I’ve noticed this before—can’t remember when.
But recently, during a Pause and Reset session by my beloved teacher Dr Nivedita Chalill, a conversation brought it back—
How breaking one pattern often creates another, which might eventually need breaking too.
And I finally put a pin on one of mine.
I’m afraid of success and responsibility now.
Which is strange because I used to chase them relentlessly—always striving, achieving, taking on more. And I was very proud of that trait.
It got exhausting. By my late teens, I was drowning in the pressure to always show up as my best self, unable to say no, signing up for way too much. The thought of being less than great gave me anxiety.

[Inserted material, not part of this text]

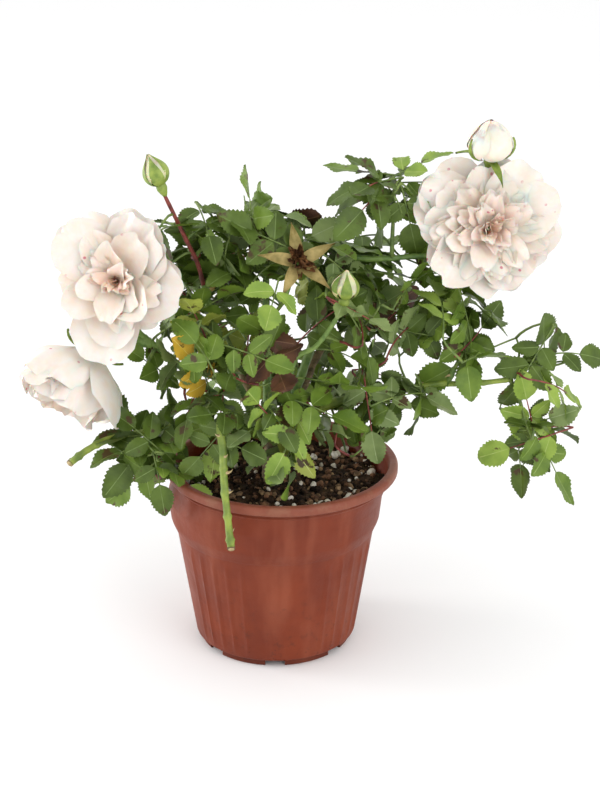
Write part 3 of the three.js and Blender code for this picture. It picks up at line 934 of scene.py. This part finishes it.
def grow_mass(node):
    """Twigs branch from the nearest limb through the mass, and end in leaves along its surface."""
    random = Random(node)
    middle = spot(node, 0, 0, 0)
    near, leaving = min(skeleton, key=lambda place: (place[0] - middle).length)
    if (near - middle).length > 6 * MM:
        branching = leaving + (middle - near).normalized()
        add_twig(near, branching, middle, middle - near, 1.4 * MM, 0.9 * MM, STALK_GREEN)
    stem_top = spot("stem", 0, 0, 1)
    sparse = node in SPARSE
    tints, sizes, numbers = SPARSE_LEAVES if sparse else FULL_LEAVES
    places = []
    for spacing, shrink, depth in SPARSE_LAYERS if sparse else FULL_LAYERS:
        places += [(*found, depth) for found in surface_places(node, random, spacing, shrink)]
    places.sort(key=lambda item: (item[0] - near).length)
    for place, out, depth in places:
        if is_buried(place, node) and random.random() < THINNING:
            continue
        tint = random.choices(range(len(LEAF_TINTS)), tints)[0]
        size = random.uniform(*sizes) * MM
        leaflets = random.choice(numbers)
        reach = size * (0.5 + 0.31 * (leaflets - 1)) + 0.8 * size
        if sparse:
            toward = ((place - middle).normalized() + random_unit(random) * 0.3 - UP * 0.15).normalized()
            up = out * 0.5 + UP * 0.5 + TO_VIEWER * 0.3 + random_unit(random) * 0.3
            foot = place - toward * min(0.9 * reach, (place - middle).length)
        else:
            up = (out * 0.8 + UP * 0.55 + random_unit(random) * 0.35).normalized()
            away = (place - stem_top).normalized() + out * 0.15 + random_unit(random) * 0.7 - UP * 0.2
            toward = ((away - up * away.dot(up)).normalized() + out * OUTWARD_TILT).normalized()
            foot = place - toward * reach * 0.55 - out * depth
        tip = foot + toward * reach
        if hides_flower(tip) or hides_flower(place):
            continue
        foot += within(tip, node) - tip
        near_foot, leaving = min(skeleton, key=lambda item: (item[0] - foot).length)
        red = random.random() < (RED_YOUNG_STALKS if tint in (YOUNG, LIME) else RED_STALKS)
        if (near_foot - foot).length > 2 * MM:
            slot = STALK_RED if red else STALK_GREEN
            add_twig(near_foot, leaving + out * 0.5, foot, toward, 0.9 * MM, 0.6 * MM, slot)
        add_spray(random, foot, toward, up, size, leaflets, tint, random.uniform(-0.8, 0.0), red)


def random_unit(random):
    return Vector((random.gauss(0, 1), random.gauss(0, 1), random.gauss(0, 1))).normalized()


def make_foliage():
    for node in MASS_NODES:
        grow_mass(node)
    for tint, batch in enumerate(leaves):
        if batch.count:
            nodes = MASS_NODES if tint == DARK else ()
            batch.piece(f"leaves_{LEAF_TINTS[tint][0]}", leaf_looks(tint), "leaf", nodes)
    stalk_looks = [
        mottled("stalk_green", "7a8e42", "526830", 240, 0.55, 0.1 * MM),
        mottled("stalk_red", "98483c", "6b3030", 240, 0.5, 0.1 * MM),
    ]
    stalks.piece("twigs_and_leaf_stalks", stalk_looks, "bark")


# ---- Blooms ----

def petal_outline(v):
    """Half-width of a petal along its length, 1 at the widest."""
    return 0.24 + 0.76 * np.sin(0.5 * math.pi * np.minimum(1, v / 0.72)) ** 1.2


def laid_out(base, axis, outward, sideways, radial, rise):
    """A grid of points, from distances across, out from and along a flower's axis."""
    points = np.array(base)
    for distance, way in ((sideways, np.cross(axis, outward)), (radial, outward), (rise, axis)):
        points = points + distance[..., None] * np.array(way)
    return points


def shaded(colours, share, low, high):
    """Tints along a petal: its foot's tone fades to its blade's by `low`, and to its rim's from `high`."""
    foot, blade, rim = (np.array(c) for c in colours)
    share = share[..., None]
    tints = foot + (blade - foot) * np.clip(share / low, 0, 1)
    return tints + (rim - tints) * np.clip((share - high) / (1 - high), 0, 1)


def add_petal(batch, random, base, axis, outward, length, width, start, end, cup, colours, ruffle, slot=0):
    """A petal that leaves its base `start` degrees from the flower's axis and ends at `end` degrees."""
    rows, columns = 12, 13
    v = np.linspace(0, 1, rows)[:, None]
    u = np.linspace(-1, 1, columns)[None, :]
    half = 0.5 * width * petal_outline(v)
    x = u * half
    notch = random.uniform(0, 0.12)
    ahead = length * (v * (1 - 0.30 * np.abs(u) ** 2.6) - notch * np.exp(-(u / 0.25) ** 2) * v ** 5)
    lean = np.radians(start + (end - start) * (ahead / length) ** 1.25)
    phase, waves = random.uniform(0, TURN), random.uniform(1.2, 2.4)
    lift = cup * width * (u ** 2) * (0.35 + 0.65 * v)
    lift = lift + ruffle * length * v ** 3 * np.sin(u * waves * math.pi + phase)
    lift = lift + ruffle * 0.5 * length * v ** 2 * np.sin(v * 5 + phase * 2)
    along = np.concatenate([ahead[:1] * 0, np.diff(ahead, axis=0)], axis=0)
    radial = np.cumsum(along * np.sin(lean), axis=0)
    rise = np.cumsum(along * np.cos(lean), axis=0)
    x = x + random.uniform(-0.24, 0.24) * ahead
    points = laid_out(base, axis, outward, x, radial - lift * np.cos(lean), rise + lift * np.sin(lean))
    tints = shaded(colours, np.clip(ahead / length, 0, 1), 0.55, 0.7)
    batch.grid(points, slots=slot, tints=tints * random.uniform(0.90, 0.97))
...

Unlearning that took effort. I even let myself fail a paper in my first semester just to be okay with it.
Slowly, I gave myself permission to chill until 25. No pressure. No need to be successful, responsible, or settled.
It was a beautiful ride.
But now, two years later, with goals and ambitions in hand, I never seem to get there. I keep changing routes, slacking right before the finish line. I did not think I was steering fully away from it and assumed the striving, achieving, and taking on more self was my default self that I was just taking a break from.
Turns out it’s time to unlearn the new conditioning - that not striving has become my comfort zone.
I thought I was just pausing, but maybe I built a whole new pattern—one where I avoid pressure, stay in the ease, and convince myself it’s balance.
This realisation was frustrating. Because I have noticed myself doing this in a few other things. Why do I keep swinging in the other direction? How do you hit the middle ground without having to unlearn multiple times?
I shared this in the session, and Nivedita ma’am said something that put me at ease:
"Maybe it’s not about a pendulum or finding a middle ground—because isn’t that imaginary too? It’s about what pattern isn’t serving you right now. The previous one didn’t, and now this one doesn’t. As long as you’re noticing the shifts and being gentle with yourself, isn’t that okay?”
And maybe… it is.
Little Joys
“Joy is always around if only we pause to acknowledge it.”
With life's burdens and big ambitions, it's easy to overlook our everyday joys. Let’s take a moment to acknowledge the small joys from the last week. Here are mine -
I got water colour supplies and started painting!
Someone came all the way to where I’m travelling to spend a week with me.
Wrote a lot more than usual!
Had an amazing iced latte.
Spoke to many of my people over the phone. I don’t typically do this.
This was relatable to some extent as I often swing between different routines which I feel are better than before. But the excitement of new routine is always lucrative. And then I would feel sad that I didn't keep up with my routine.
Maybe it is also fine, changing routines because I am progressing?